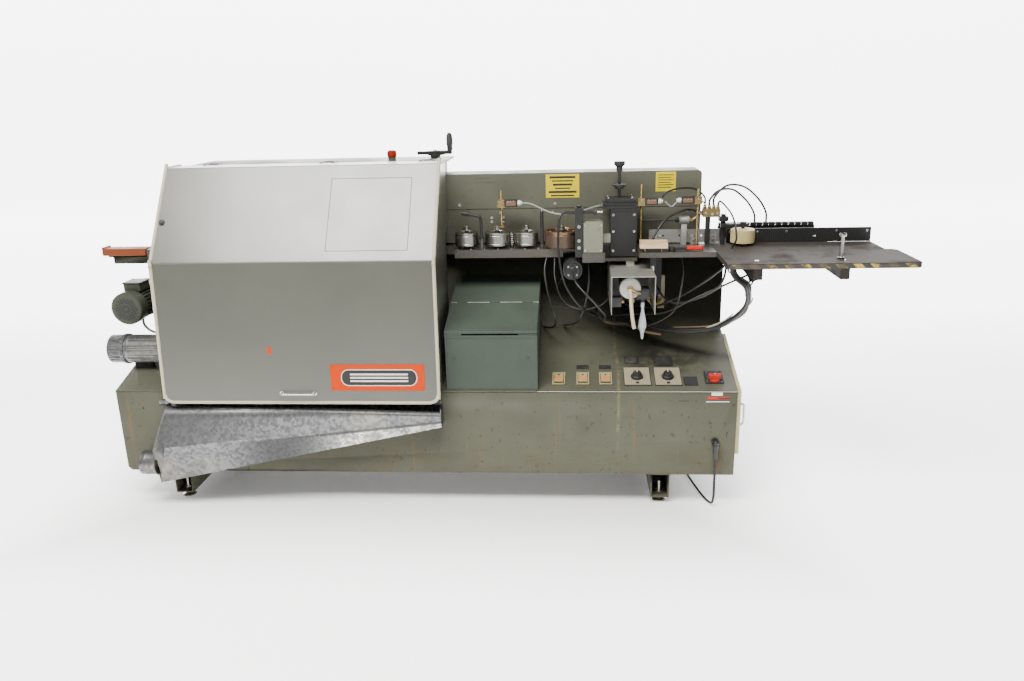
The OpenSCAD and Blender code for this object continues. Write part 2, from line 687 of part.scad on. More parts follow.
module side_door() {
  color([0.72, 0.66, 0.42]) difference() {
    union() {
      ex(cab_right + 1, cab_right + 15) polygon([[-290, 200], [-290, 436], [72, 540], [72, 200]]);
      cz(250, 500, cab_right + 14, 80, 5);
      bx(cab_right + 4, cab_right + 14, 70, 80, 250, 500);
    }
    ex(cab_right, cab_right + 13) polygon([[-286, 204], [-286, 432], [68, 534], [68, 204]]);
    for (z = [299, 479]) bx(cab_right - 1, cab_right + 20, 73.5, 99, z, z + 14);
    cz(249, 501, cab_right + 14, 80, 2 + clear);
  }
}
module roller(x, y, r, col) {
  color(col) difference() {
    union() {
      cz(909, 958, x, y, r);
      cz(904, 909, x, y, 18);
      cz(958, 962, x, y, r - 6);
    }
    cz(900, 970, x, y, axle_r + clear);
    cz(950, 970, x, y, 22);
  }
}
module roller_1() { roller(-29, 49 - r1, r1, [0.72, 0.72, 0.7]); }
module roller_2() { roller(85, 49 - r2, r2, [0.72, 0.72, 0.7]); }
module roller_3() { roller(195, 49 - r3, r3, [0.72, 0.72, 0.7]); }
module glue_roller() { roller(326, 49 - r4, r4, [0.5, 0.32, 0.2]); }
module tape_roller() {
  color([0.85, 0.8, 0.6]) difference() {
    cz(905, 958, 983, 7, 43);
    cz(900, 970, 983, 7, 6 + clear);
  }
}
module glue_plunger() {
  color([0.1, 0.1, 0.1]) {
    cz(930, 1174, 534, 2, 6);
    cz(1170, 1192, 534, 2, 12);
    cz(1192, 1207, 534, 2, 20);
    cz(1118, 1126, 534, 2, 25);
    cz(1109, 1118, 534, 2, 16);
  }
}
module cylinder_rod() {
  color([0.75, 0.75, 0.75]) {
    cx(606, 768, 20, 990, 4);
    bx(600, 612, 15, 27, 984, 996);
  }
}
module clamp_lever() {
  color([0.07, 0.07, 0.07]) {
    cz(work_z + 40.3, 1026, 30, -30, 6);
    cz(work_z + 40.3, work_z + 52, 30, -30, 10);
    translate([30, -30, 1020]) sphere(r = 8);
    translate([30, -30, 1020]) rotate([0, -78, 0]) cylinder(h = 66, r = 6);
  }
}
module red_lever() {
  color([0.75, 0.1, 0.06]) {
    difference() {
      union() {
        cz(work_z + 2, work_z + 16, 716, -108, 10);
        bx(716, 770, -113, -103, work_z + 6, work_z + 14);
      }
      cz(work_z, work_z + 20, 716, -108, 4 + clear);
    }
    cx(768, 825, -108, work_z + 12, 8);
  }
}

cabinet();
levelling_feet();
bed();
portal();
feed_chain();
infeed_table();
infeed_fence();
alu_fence();
fence_post();
roller_plate();
glue_cartridge();
glue_box();
glue_tower();
glue_motor();
cover_box();
pump_motor();
switch_rods();
limit_switches();
cylinder_body();
air_fittings();
air_hoses();
toolbox();
panel_plates();
chute();
dust_duct();
side_motor();
outfeed_bar();
wood_block();
cord_gland();
power_cord();
cord_coil();
plug();
trim_units();
saw_blade();
trim_cutter();
stop_button();
beam();
handwheel();
crank_grip();
hood_shell();
hood_trim();
hood_handle();
hood_badge();
box_lid();
side_door();
roller_1();
roller_2();
roller_3();
glue_roller();
tape_roller();
glue_plunger();
cylinder_rod();
rocker_1();
rocker_2();
rocker_3();
knob_1();
knob_2();
main_knob();
clamp_lever();
red_lever();
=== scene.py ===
import math

import bmesh
import bpy
from mathutils import Matrix, Vector


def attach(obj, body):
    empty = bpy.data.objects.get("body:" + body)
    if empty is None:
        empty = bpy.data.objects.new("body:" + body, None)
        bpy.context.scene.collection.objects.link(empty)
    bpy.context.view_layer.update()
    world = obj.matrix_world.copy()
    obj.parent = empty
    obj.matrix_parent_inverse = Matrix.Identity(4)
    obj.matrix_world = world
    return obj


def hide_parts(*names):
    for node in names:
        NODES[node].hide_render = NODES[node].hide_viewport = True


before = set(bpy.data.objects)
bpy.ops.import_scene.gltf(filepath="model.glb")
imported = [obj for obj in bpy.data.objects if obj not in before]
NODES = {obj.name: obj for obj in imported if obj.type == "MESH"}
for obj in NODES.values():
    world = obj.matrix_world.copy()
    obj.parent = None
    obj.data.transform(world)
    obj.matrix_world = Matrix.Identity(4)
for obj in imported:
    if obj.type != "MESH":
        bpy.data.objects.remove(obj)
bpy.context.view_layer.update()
SCENE = bpy.context.scene
MM = 0.001


# ---------------------------------------------------------------- camera
CAM_AT = Vector((0.3722, -3.0534, 1.4543))
CAM_YAW, CAM_PITCH, CAM_ROLL = 0.079, 0.291, -0.026
CAM_FORWARD = Vector((-math.sin(CAM_YAW) * math.cos(CAM_PITCH), math.cos(CAM_YAW) * math.cos(CAM_PITCH),
    -math.sin(CAM_PITCH)))
CAM_RIGHT = Vector((math.cos(CAM_YAW), math.sin(CAM_YAW), 0.0))
CAM_UP = CAM_RIGHT.cross(CAM_FORWARD)
cr, sr = math.cos(CAM_ROLL), math.sin(CAM_ROLL)
axis_x = cr * CAM_RIGHT + sr * CAM_UP
axis_y = -sr * CAM_RIGHT + cr * CAM_UP
camera_data = bpy.data.cameras.new("camera")
camera = bpy.data.objects.new("camera", camera_data)
SCENE.collection.objects.link(camera)
camera_data.sensor_width = 36.0
camera_data.lens = 29.173
camera_data.clip_start = 0.05
camera_data.clip_end = 60.0
pose = Matrix((axis_x, axis_y, -CAM_FORWARD)).transposed().to_4x4()
pose.translation = CAM_AT
camera.matrix_world = pose
SCENE.camera = camera


# ---------------------------------------------------------------- shader maths


class Val:
    """A socket that takes part in ordinary arithmetic."""

    def __init__(self, graph, out):
        self.graph = graph
        self.out = out

    def math(self, op, *others):
        values = [self, *others]
        return self.graph.add("ShaderNodeMath", {"operation": op}, dict(enumerate(values)))

    def __add__(self, other):
        return self.math("ADD", other)

    __radd__ = __add__

    def __mul__(self, other):
        return self.math("MULTIPLY", other)

    __rmul__ = __mul__

    def __sub__(self, other):
        return self.math("SUBTRACT", other)

    def __rsub__(self, other):
        return self.graph.add("ShaderNodeMath", {"operation": "SUBTRACT"}, {0: other, 1: self})

    def __truediv__(self, other):
        return self.math("DIVIDE", other)

    def most(self, other):
        return self.math("MAXIMUM", other)

    def size(self):
        return self.math("ABSOLUTE")

    def frac(self):
        return self.math("FRACT")


class Graph:
    """One material: a principled shader and the nodes that feed it."""

    def __init__(self, name, rough=0.5, metal=0.0, coat=0.0, base=(0.5, 0.5, 0.5)):
        self.mat = bpy.data.materials.new(name)
        self.mat.use_nodes = True
        self.tree = self.mat.node_tree
        self.shader = self.tree.nodes["Principled BSDF"]
        self.set("Base Color", (*base, 1.0))
        self.set("Roughness", rough)
        self.set("Metallic", metal)
        self.set("Coat Weight", coat)
        self.set("Coat Roughness", 0.34)
        self.where = self.add("ShaderNodeTexCoord", {}, {}, "Object")

    def put(self, socket, value):
        if isinstance(value, Val):
            self.tree.links.new(value.out, socket)
        else:
            socket.default_value = value

    def add(self, kind, settings, inputs, out=0):
        node = self.tree.nodes.new(kind)
        for key, value in settings.items():
            setattr(node, key, value)
        for key, value in inputs.items():
            self.put(node.inputs[key], value)
        return Val(self, node.outputs[out])

    def set(self, name, value):
        self.put(self.shader.inputs[name], value)

    def axis(self, index):
        return self.add("ShaderNodeSeparateXYZ", {}, {0: self.where}, index)

    def at(self, stretch):
        return self.add("ShaderNodeVectorMath", {"operation": "MULTIPLY"}, {0: self.where, 1: stretch})

    def noise(self, scale, detail=3.0, rough=0.55, stretch=(1, 1, 1), out=0):
        return self.add("ShaderNodeTexNoise", {},
            {"Vector": self.at(stretch), "Scale": scale, "Detail": detail, "Roughness": rough}, out)

    def cells(self, scale, out="Distance", stretch=(1, 1, 1)):
        return self.add("ShaderNodeTexVoronoi", {}, {"Vector": self.at(stretch), "Scale": scale}, out)

    def band(self, value, low, high, to_low=0.0, to_high=1.0):
        return self.add("ShaderNodeMapRange", {"interpolation_type": "SMOOTHSTEP"},
            {"Value": value, "From Min": low, "From Max": high, "To Min": to_low, "To Max": to_high})

    def mix(self, factor, a, b):
        a = a if isinstance(a, Val) else (*a, 1.0)
        b = b if isinstance(b, Val) else (*b, 1.0)
        return self.add("ShaderNodeMix", {"data_type": "RGBA"}, {0: factor, 6: a, 7: b}, 2)

    def bump(self, height, strength, distance=0.001):
        self.set("Normal", self.add("ShaderNodeBump", {},
            {"Height": height, "Strength": strength, "Distance": distance}))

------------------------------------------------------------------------

# Request
Copy out every line from the material above in which the word "None" appears.

# Reply to the exercise
    if empty is None:
        empty = bpy.data.objects.new("body:" + body, None)
    obj.parent = None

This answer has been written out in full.